Abstract:Rotation group $\mathcal{SO}(d)$ synchronization is an important inverse problem and has attracted intense attention from numerous application fields such as graph realization, computer vision, and robotics. In this paper, we focus on the least-squares estimator of rotation group synchronization with general additive noise models, which is a nonconvex optimization problem with manifold constraints. Unlike the phase/orthogonal group synchronization, there are limited provable approaches for solving rotation group synchronization. First, we derive improved estimation results of the least-squares/spectral estimator, illustrating the tightness and validating the existing relaxation methods of solving rotation group synchronization through the optimum of relaxed orthogonal group version under near-optimal noise level for exact recovery.
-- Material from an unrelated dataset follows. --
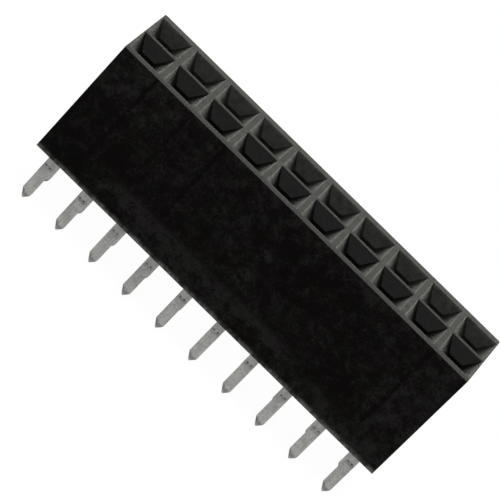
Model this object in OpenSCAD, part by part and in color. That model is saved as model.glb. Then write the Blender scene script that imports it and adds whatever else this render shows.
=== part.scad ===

Moreover, departing from the standard approach of utilizing the geometry of the ambient Euclidean space, we adopt an intrinsic Riemannian approach to study orthogonal/rotation group synchronization. Benefiting from a quotient geometric view, we prove the positive definite condition of quotient Riemannian Hessian around the optimum of orthogonal group synchronization problem, and consequently the Riemannian local error bound property is established to analyze the convergence rate properties of various Riemannian algorithms. As a simple and feasible method, the sequential convergence guarantee of the (quotient) Riemannian gradient method for solving orthogonal/rotation group synchronization problem is studied, and we derive its global linear convergence rate to the optimum with the spectral initialization. All results are deterministic without any probabilistic model.